For all these resources, however, there was a delightful transparency to One Found Sound’s approach to this score. Writing as one who has played the original four-hand version, I could appreciate Büsser’s sensitivity to how Debussy chose to present his thematic material. However, at the same time I could enjoy how that material assumed new identities through Büsser’s choices of instruments.
Transcription was also responsible for the Respighi selection, the first of the three suites called Ancient Airs and Dances. These were transcriptions of sixteenth century lute music. About half of the source material was anonymous; but the composers acknowledged by Respighi were both from the very late sixteenth century, Simone Molinaro and Vincenzo Galilei (better known as Galileo’s father). The choice of instruments is almost identical to Büsser’s (the piece was composed about ten years after Büsser had transcribed Debussy’s suite); but it also includes a harpsichord. As might be guessed, this posed some problems of balance. However, Derek Tam knew just how to be audible and even enjoyed about four measures of solo work.
Respighi’s reworking of “ancient music” enjoyed great popularity during the middle of the twentieth century. Agnes de Mille drew upon all three of his suites for her ballet “Three Virgins and a Devil.” Around 1960 classical music radio stations were positively reveling in the stuff for both Respighi’s imaginative instrument selections and his romping through modal chord progressions. However, with the rise of “historically-informed” performance, Respighi quickly fell out of fashion and is now only beginning to recover.

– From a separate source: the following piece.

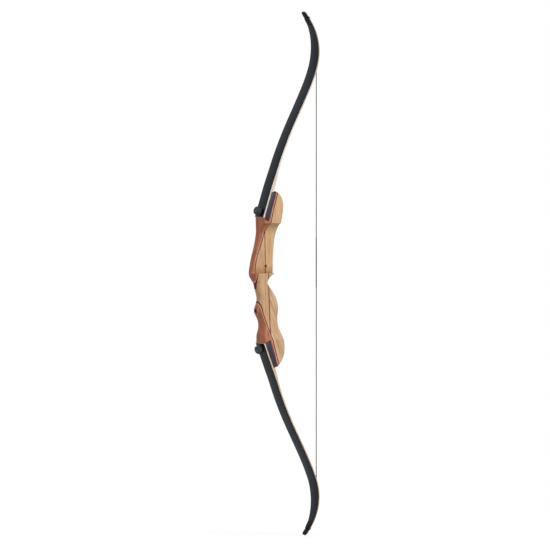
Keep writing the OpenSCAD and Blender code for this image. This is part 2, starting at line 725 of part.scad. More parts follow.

One Found Sound did not seem particularly phased by the ups and downs of Respighi’s past. They took a straightforward it-is-what-it-is approach to the music, demonstrating that there is much to enjoy if the music is taken on its own terms. After all One Found Sound is ultimately about the pleasure of making music in that “democratic” setting to which the group aspires. The resources of Respighi’s suites definitely lend themselves to that approach, meaning that, once again, One Found Sound could offer repertoire that delights as much as it informs.